Forest management can create a significant increase in the standing stock of forest biomass and produce positive associated benefits such as improved water quality, reduced soil erosion, increased biodiversity, and enhanced rural income. Forest management includes all of the practices relating to the regeneration, tending, use, and conservation of forests. All aspects that are not included as afforestation, reforestation, and deforestation (ARD) activities under Article 3.3 could be covered by Article 3.4. Examples of the main forestry practices likely to alter carbon stocks include forest regeneration, including sub-practices such as human-induced natural regeneration, enrichment planting, less grazing of savanna grassland, change of tree provenances or species to include short-rotation forestry; forest fertilization; pest management; forest fire management; harvest quantity and timing; low-impact harvesting; and reducing forest degradation (Section 4.4.4).

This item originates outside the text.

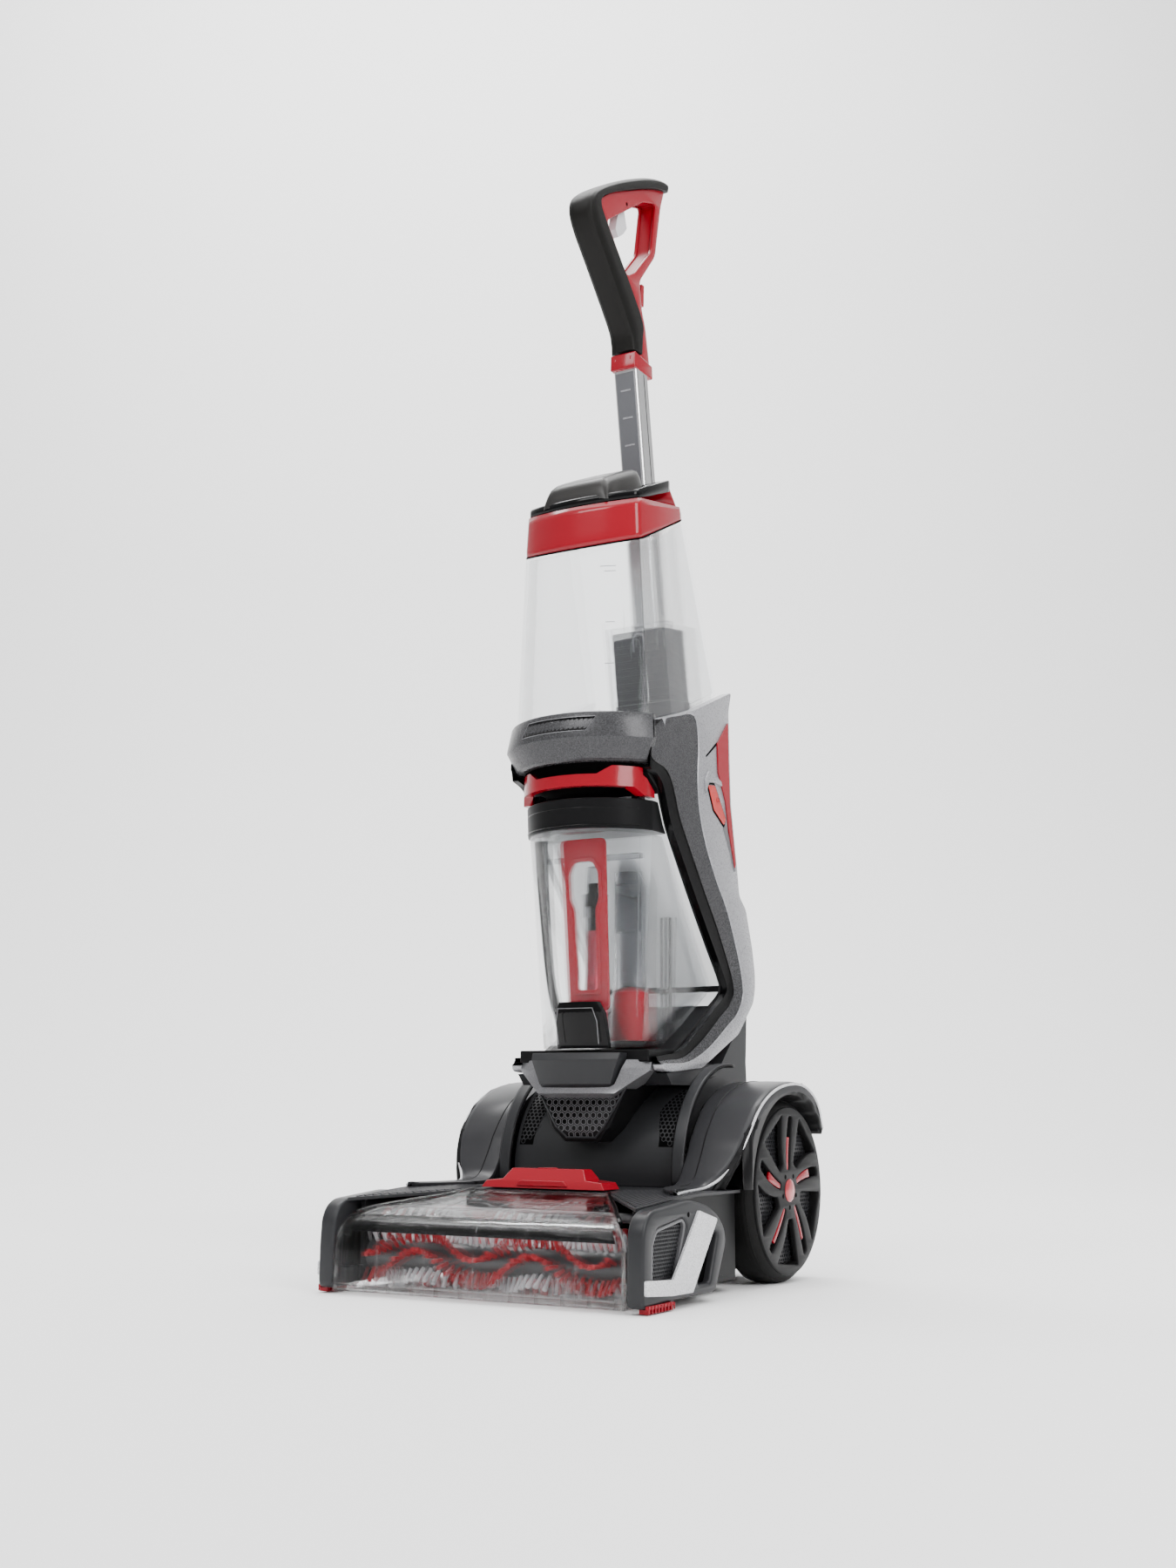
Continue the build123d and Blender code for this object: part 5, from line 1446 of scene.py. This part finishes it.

The carbon impacts of forest management usually can be measured best as a net result of the complete suite of practices applied to a given forest area, as well as the end-use of the forest products. End use is important for two reasons: First, wood products provide a carbon sink, the size of which depends on the lifetime of the product; second, greater use of wood allows reduced use of fossil fuel (either by using the wood directly for energy production or indirectly to replace energy-intensive products such as steel, aluminum, and concrete). Including forest products as an activity under Article 3.4 will require decisions about how to report credits because the products will come from ARD and non-ARD forests (Chapter 3), and their original sources will be hard to trace once they are in use. Such products are widely traded between countries, requiring decisions about where and how to assign credits (Section 2.4.2.2).